TransquadraOne team without autopilot, the other without data - both happy at the finish line

Tatjana Pokorny

 · 16.07.2024

The view of the horizon from the stern of "Sharifa"
Photo: Team Sharifa
The first participants in the Transquadra Madeira Martinique for over-40 amateurs arrived in Funchal on the night of 15 July after an epic stage. The majority of the field followed today. Both the Mediterranean fleet from Marseille and the Atlantic fleet from La Turballe had to contend with unusual conditions on the Madeira course. Two German duos crossed the finish line on Tuesday after an eventful nine days with strong results

This first leg of the Transquadra for over 40-year-old soloists and two-handed amateur sailors had it all. Anyone who had expected the opening leg of the two-part Transquadra from either La Turballe or Marseille to Madeira to be a gentle overture to the second Transat leg from Madeira to Martinique, which will start on 1 February 2025, was in for a blue, and initially mainly grey, surprise. "It wasn't quite as advertised in the organisers' brochures, according to which you actually pull up the spinnaker in La Turballe and only take it down again off Madeira," said "Sharifa" co-skipper Cord Hall with a laugh shortly after crossing the finish line.
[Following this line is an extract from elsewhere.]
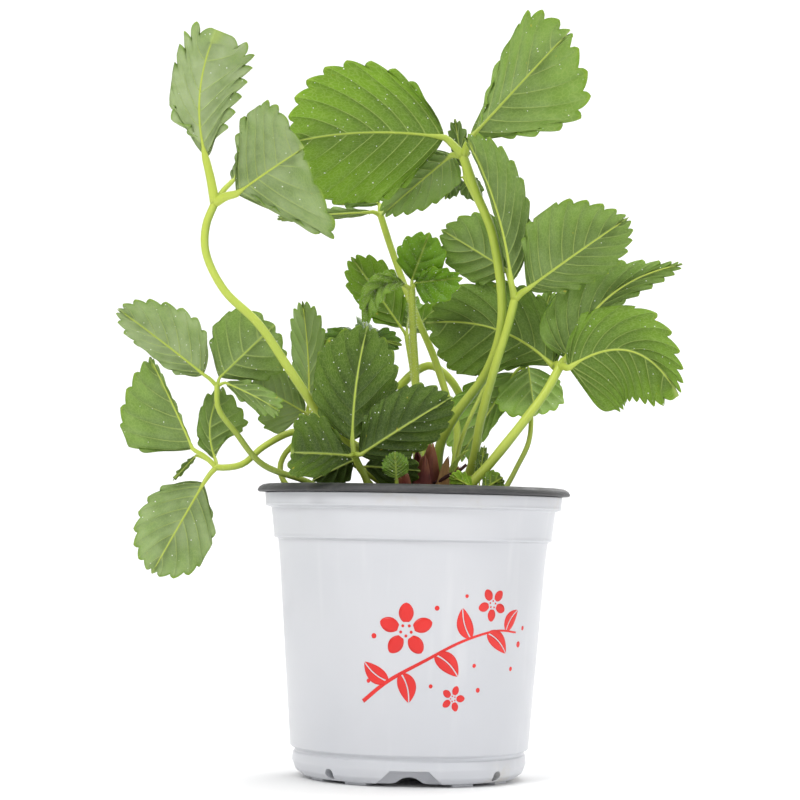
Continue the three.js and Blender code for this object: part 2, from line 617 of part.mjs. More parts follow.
function crown() {
  const { x, y, foot, top, radius, neck } = CROWN;
  const bodies = [solid(upright([neck, radius], foot, top, x, y))];
  CROWN_SCALE_TIPS.forEach((height, i) => {
    const { root, stem, half, fold, lean } = CROWN_SCALE;
    const turn = (i / CROWN_SCALE_TIPS.length) * 360 - 60;
    const [footX, footY] = around(turn, neck);
    const [tipX, tipY] = around(turn + lean, radius + 0.6);
    const shape = [-0.2, 0.1];
    const options = { up: [-footX, -footY, 0], teeth: 4, tooth: 0, entire: 0.5, shapes: [shape, shape] };
    const from = [x + footX, y + footY, CROWN_SCALE.foot];
    const scale = blade(from, [x + tipX, y + tipY, height], [half, half], [fold, fold], options);
    bodies.push(solid(leaflet(scale, [x, y, root], stem)));
  });
  return geometryOf(joined(bodies));
}

// The soil fills the liner, lumpy on top, with a hole for each stalk and for the crown.
function soil() {
  const top = SOIL_LEVEL;
  const foot = LINER_FLOOR + LINER_THICK + 0.4;
  const profile = [
    [0, foot], [54.8, foot], [63.8, COLLAR_FOOT], [64.8, 122.6], [66.8, 124.7], [67.8, top - 3],
    [62, top - 0.6], [46, top], [26, top + 0.8], [0, top + 1.4],
  ];
  const geometry = turned(profile);
  const place = geometry.attributes.position;
  for (let i = 0; i < place.count; i += 1) {
    const [x, y, z] = [place.getX(i), place.getY(i), place.getZ(i)];
    if (z < top - 1) continue;
    place.setZ(i, z + SOIL_LUMP * Math.sin(x * 0.21 + 1) * Math.cos(y * 0.17 + x * 0.05));
  }
  const stems = [...Object.values(leaves), ...Object.values(youngGrowth)];
  const holes = stems.map(({ stalk, thick }) => solid(stalkGeometry(stalk, thick, HOLE_CLEARANCE)));
  const wide = CROWN.radius + HOLE_CLEARANCE;
  const crownHole = upright([wide, wide], CROWN.foot - HOLE_CLEARANCE, CROWN.top, CROWN.x, CROWN.y);
  return geometryOf(cutBy(solid(geometry), [...holes, solid(crownHole)]));
}

// ---------------------------------------------------------------- the plant in its pot
const plant = new THREE.Group();

function place(name, geometry, look) {
  const mesh = new THREE.Mesh(geometry, look);
  mesh.name = name;
  plant.add(mesh);
}

place('pot_wall', potWall(), WHITE_PLASTIC);
place('pot_liner', potLiner(), DARK_PLASTIC);
place('soil', soil(), SOIL);
place('crown', crown(), SCALE);
for (const [name, one] of Object.entries(leaves)) place(name, one.geometry(), LEAF);
for (const [name, one] of Object.entries(youngGrowth)) place(name, one.geometry(), YOUNG_LEAF);

export default plant;
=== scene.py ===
"""A potted strawberry plant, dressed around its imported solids.

Metres in Blender, +Z up, the viewer at -Y. Sizes in the tables below are in millimetres: MM turns them
into metres where a mesh is made. Each leaf is a stalk and three leaflets that are bent sheets with veins
and teeth; the pot, its liner and the soil are turned on the Z axis; hairs, dew and soil crumbs are grown
by Geometry Nodes.
"""

import math

import bmesh
import bpy
import numpy as np
from mathutils import Matrix, Vector

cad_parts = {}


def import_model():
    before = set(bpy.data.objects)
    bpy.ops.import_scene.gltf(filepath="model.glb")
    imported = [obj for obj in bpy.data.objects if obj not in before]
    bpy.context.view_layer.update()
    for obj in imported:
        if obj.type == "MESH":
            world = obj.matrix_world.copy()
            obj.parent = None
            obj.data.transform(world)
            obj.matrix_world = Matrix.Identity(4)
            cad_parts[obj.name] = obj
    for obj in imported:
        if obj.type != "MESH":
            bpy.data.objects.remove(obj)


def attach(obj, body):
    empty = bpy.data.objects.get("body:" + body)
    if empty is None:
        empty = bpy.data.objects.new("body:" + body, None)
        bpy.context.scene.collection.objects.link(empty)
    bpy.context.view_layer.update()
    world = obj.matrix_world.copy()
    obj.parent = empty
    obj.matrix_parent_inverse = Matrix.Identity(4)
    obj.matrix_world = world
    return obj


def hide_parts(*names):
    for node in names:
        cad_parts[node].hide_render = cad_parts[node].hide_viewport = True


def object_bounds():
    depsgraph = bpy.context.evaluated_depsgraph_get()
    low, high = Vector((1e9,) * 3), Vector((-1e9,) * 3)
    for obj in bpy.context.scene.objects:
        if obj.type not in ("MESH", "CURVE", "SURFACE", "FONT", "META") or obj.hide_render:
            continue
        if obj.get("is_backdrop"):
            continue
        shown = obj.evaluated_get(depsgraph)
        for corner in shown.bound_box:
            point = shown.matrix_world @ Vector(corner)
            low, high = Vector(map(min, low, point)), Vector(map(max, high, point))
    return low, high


MM = 0.001
WELD = 2e-6                       # metres within which points are merged

# ---------------------------------------------------------------- sizes, in mm
BLADE_THICK = 0.42
MARGIN_WAVE = 0.7
WAVES = 13.8                      # how fast the margin waves along the midrib
ENTIRE = 0.8                      # the margin has no teeth up to this place, 0 base .. pi tip
TOOTH_TIP = 0.62                  # where in its row a tooth has its tip and its vein
PILLOW = 1.25                     # how far the blade puffs up between two veins
PAINTED_PLEAT_SHADING = 0.14                # painted shading of the pleats: how much lighter its green is there, darker just past each vein
PAINTED_EDGE_SHADING = 0.3                  # painted shading: how much lighter the margin is than the middle
VEIN = 0.7                        # how clear the side veins are
SHARP_TEETH = 0.2                 # 0 round teeth .. 1 pointed
TOOTH_LEAN = 0.45                 # how far a tooth leans ahead, as a share of its height
PAINTED_LIGHT_SIDE = (-0.68, -0.25, 0.69)      # painted light: the side of a stalk that is painted palest, as if the light came from there
VEIN_HEIGHT = 0.32
VEIN_LAG = 0.38                   # how far along the leaflet a side vein runs before it meets the margin
STALK_STEP = 3.0
STALK_SWELL = 0.04                # how unevenly thick a long stalk is
STALK_SIDES, SHORT_STALK_SIDES = 14, 10
SHORT_STALK_RINGS = 34
LIME_STALK = 0.8                  # how lime a stalk is where its leaf's look doesn't say
NODE_SPREAD = 1.3                 # a short stalk is thicker where it leaves the long one
SHORT_STALK = 0.7                 # its radius past that, as a share of the long stalk's
USUAL_LENGTH = 60                 # a shorter leaflet has a thinner midrib and flatter waves
RIB_SIZES = (0.35, 1.15)          # the least and the most that this changes the midrib
RIB_RADII = (0.8, 0.2)            # the midrib's, from base to tip
RIB_END = 0.12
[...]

In terms of the effort factor, it was on a par with stage two" (Rasmus Töpsch)

"In terms of the effort factor, it was on a par with stage two," agreed Rasmus Töpsch. Together, the "Sharifa" owner and skipper Töpsch and his sailing friend Cord Hall from the Strander Yacht Club - well known to the German sailing scene as the fathers and organisers of the Baltic 500 double-handed race - had been preparing for the two-part race for a long time. They opened leg one with their JPK 10.10 on 7 July off La Turballe after a brief stumble at the start, just like the brothers Benjamin and Christoph Morgen from the Norddeutscher Regatta Verein on the JPK 10.30 "Momo".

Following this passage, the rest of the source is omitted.